И слабая улыбка тронула его губы.
– Дорогая пани Елена, скажите – это не пустое любопытство, поверьте, – что вы намерены делать? – с неподдельным волнением пожимая ей руку, спросил Поланецкий.
– Каждый волен искать покровительства у бога, – ответила она уклончиво. – Что до Игнация, его честность и благородство порукой, что богатство не пойдет ему во вред. Но поскольку он еще очень молод и неопытен, а ему предстоит совсем другая жизнь, и состояние, которое он унаследует, очень значительно, мне бы хотелось просить вас как его друга и честного человека принять опеку над ним. Блюдите его, оберегайте от дурных людей, но главное, напоминайте, что его долг творить, продолжать писать. Спасая ему жизнь, я спасала его талант. Пускай пишет и служит обществу – не только за себя, но и за тех, кто был сотворен на благо людям и в помощь, а они загубили себя и свое дарование.
Голос у нее прервался, губы побелели, и она крепко сжала руки. Казалось, накопившееся в душе отчаяние прорвется наружу, но она совладала с собой, и лишь стиснутые руки свидетельствовали, с каким трудом ей это далось.
Видя, как она страдает, и желая отвлечь ее, Поланецкий перевел разговор в сугубо практическое русло.

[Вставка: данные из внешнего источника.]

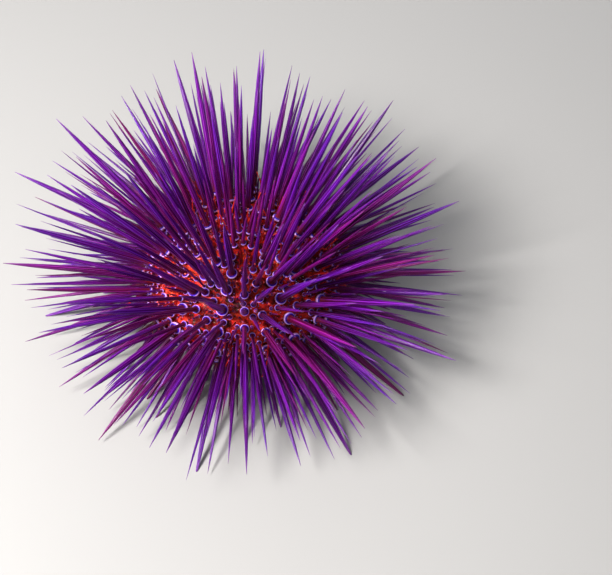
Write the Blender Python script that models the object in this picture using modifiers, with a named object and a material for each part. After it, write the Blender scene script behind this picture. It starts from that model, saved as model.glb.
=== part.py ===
"""Purple sea urchin, life size, at rest on its mouth side.

Metres, +Z up. The origin is on the floor under the middle of the spread of the spines, and the front is -Y.
The shell has ten zones, five narrow and five wide, between the apical disc on top and the mouth below, and each
carries its own spines. Angles down the shell run from its top. Bearings run from -Y towards +X.
"""
import math
import random
from collections import namedtuple

import bmesh
import bpy
from mathutils import Matrix, Vector

# The shell
TEST_RADIUS = 0.028
DOME_HEIGHT = 0.0178
BELLY_DEPTH = 0.0115
BELLY_POWER = 0.8
STANDING_CLEARANCE = 0.0065
WAIST_HEIGHT = STANDING_CLEARANCE + BELLY_DEPTH
AXIS_PLACE = (0.0022, -0.0012)

# The zones of the shell, in degrees
ZONES = 5
AMBULACRUM_WIDTH = 27.0
INTERAMBULACRUM_WIDTH = 360.0 / ZONES - AMBULACRUM_WIDTH
FIRST_AMBULACRUM = 12.0
FACET = 9.0
OUTLINE_STEPS = 15
CUTTER_REACH = 0.2
CUTTER_MIDDLE = 0.05

# The discs at the two ends of the shell
APICAL_RADIUS = 0.0056
APICAL_THICKNESS = 0.003
MOUTH_RADIUS = 0.0105
MOUTH_THICKNESS = 0.0022
MEMBRANE_SAG = 0.0009
MEMBRANE_BEND = 0.6
LIP_RADIUS = 0.0024
TEETH = 5
TOOTH_LENGTH = 0.0032
TOOTH_THICKNESS = 0.0012
TOOTH_EDGE = 0.0004
TOOTH_SUNK = 0.0004
TOOTH_ROOT_RADIUS = LIP_RADIUS - 0.00084
TOOTH_TIP_RADIUS = 0.0003

JOINT_GAP = 0.0003
MERGE = 0.00001

# The spines: a column is a line of them down the shell, on both sides of its zone. Its offset is in degrees from
# the middle of the zone, its spacing and its spines' thickness are in metres, and its reach is a share of the
# longest spines' length. The spines of a main column may stand on the floor. Those of the other columns fill the
# fan round the waist, and over the dome they are fewer, shorter and thinner.
Column = namedtuple("Column", "zone offset spacing thickness reach main")
COLUMNS = (
    Column("interambulacrum", 13.5, 0.0064, 0.0027, 1.0, True),
    Column("interambulacrum", 4.5, 0.0060, 0.0019, 0.84, True),
    Column("interambulacrum", 19.0, 0.0054, 0.0016, 0.90, False),
    Column("interambulacrum", 9.0, 0.0056, 0.0013, 0.76, False),
    Column("ambulacrum", 6.2, 0.0052, 0.0020, 0.88, True),
    Column("ambulacrum", 11.2, 0.0052, 0.0014, 0.86, False),
    Column("ambulacrum", 2.0, 0.0050, 0.0011, 0.68, False),
)
COLUMN_START = (0.57, 0.07)
CROWDING = 0.4
DOME_END = 74.0
DOME_SHARE = 0.42
DOME_LENGTH = 0.36
DOME_THICKNESS = 0.75
LONGEST_SPINE = 0.0424
LENGTH_BY_ANGLE = (
    (10, 0.60), (35, 0.86), (60, 0.98), (90, 1.0), (105, 0.85), (118, 0.60), (132, 0.38), (155, 0.2),
)
LENGTH_SPREAD = 0.05
LONGER_SIDE = -150.0
LONGER_SHARE = 0.06
SLIMMING = 0.28
LEAN = 5.0
OFFSET_SPREAD = 0.5
STATION_STEP = 0.25
SPINE_SIDES = 5
ROOT_DEPTH = 0.0018
KNEE = 0.5
KNEE_THICKNESS = 0.84
FOOT_THICKNESS = 0.0009
TIP_CLEARANCE = 0.0012
ROOT_GAP = 0.0004
SEED = 20

# The spines that fill the room between the columns: how many at most in a zone, and their ranges of angle, of
# thickness and of reach
Filling = namedtuple("Filling", "zone most angles thickness reach")
FILLINGS = (
    Filling("interambulacrum", 6, (13.0, 62.0), (0.0013, 0.0018), (0.66, 0.84)),
    Filling("ambulacrum", 4, (13.0, 62.0), (0.0012, 0.0015), (0.62, 0.80)),
    Filling("interambulacrum", 12, (66.0, 112.0), (0.0011, 0.0017), (0.76, 0.96)),
    Filling("ambulacrum", 6, (66.0, 112.0), (0.0011, 0.0015), (0.72, 0.92)),
)
FILLING_TRIES = 300

APICAL_SPINES = 10
APICAL_SPINE_LENGTHS = (0.014, 0.022)
APICAL_SPINE_THICKNESS = 0.0014
APICAL_SPINE_PLACES = (0.38, 0.72)
APICAL_SPINE_SPREAD = 0.12
APICAL_SPINE_LEAN = 0.0018

# Colours
ZONE_LOOKS = {
    "interambulacrum": ((0.16, 0.012, 0.30), 0.38),
    "ambulacrum": ((0.12, 0.010, 0.24), 0.38),
    "apical_disc": ((0.22, 0.015, 0.05), 0.5),
    "mouth": ((0.42, 0.10, 0.10), 0.45),
}

Spine = namedtuple("Spine", "root tip thickness stands")


def clear_scene():
    """Start with nothing in the file."""
    for obj in list(bpy.data.objects):
        bpy.data.objects.remove(obj, do_unlink=True)


def new_collection(name):
    """A named collection in the scene."""
    collection = bpy.data.collections.new(name)
    bpy.context.scene.collection.children.link(collection)
    return collection


def add_object(name, bm, collection):
    """An object in a collection, from a mesh that is being edited."""
    mesh = bpy.data.meshes.new(name)
    bm.to_mesh(mesh)
    bm.free()
    obj = bpy.data.objects.new(name, mesh)
    collection.objects.link(obj)
    return obj


def make_material(name, colour, roughness):
    """A plain coloured finish."""
    material = bpy.data.materials.new(name)
    material.use_nodes = True
    shader = material.node_tree.nodes["Principled BSDF"]
    shader.inputs["Base Color"].default_value = (*colour, 1.0)
    shader.inputs["Roughness"].default_value = roughness
    shader.inputs["Metallic"].default_value = 0.0
    return material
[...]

– Да, жизнь Игнация изменится самым коренным образом, – сказал он, – но я тоже надеюсь, что это пойдет ему только впрок… Зная его, трудно предположить противное. Но не могли бы вы подождать год или хотя бы полгода со вручением дарственной записи?
– Зачем?
– По причинам, которые прямо Игнация не касаются, но могут иметь свои последствия для него. Не знаю, дошли ли до вас вести о том, что свадьба Линеты Кастелли и Коповского расстроилась, и тетушка с племянницей оказались вследствие этого в весьма щекотливом положении. Порвав с Игнацием, они очень уронили себя в общем мнении, их имена сейчас у всех на устах. И лучшим выходом для них было бы воротить Игнация, а, узнав про дарственную, они уж, надо полагать, постараются этого добиться, и неизвестно еще, устоит ли он при его болезни и по прошествии столь небольшого времени…
Елена, нахмурив брови, с напряженным вниманием слушала Поланецкого.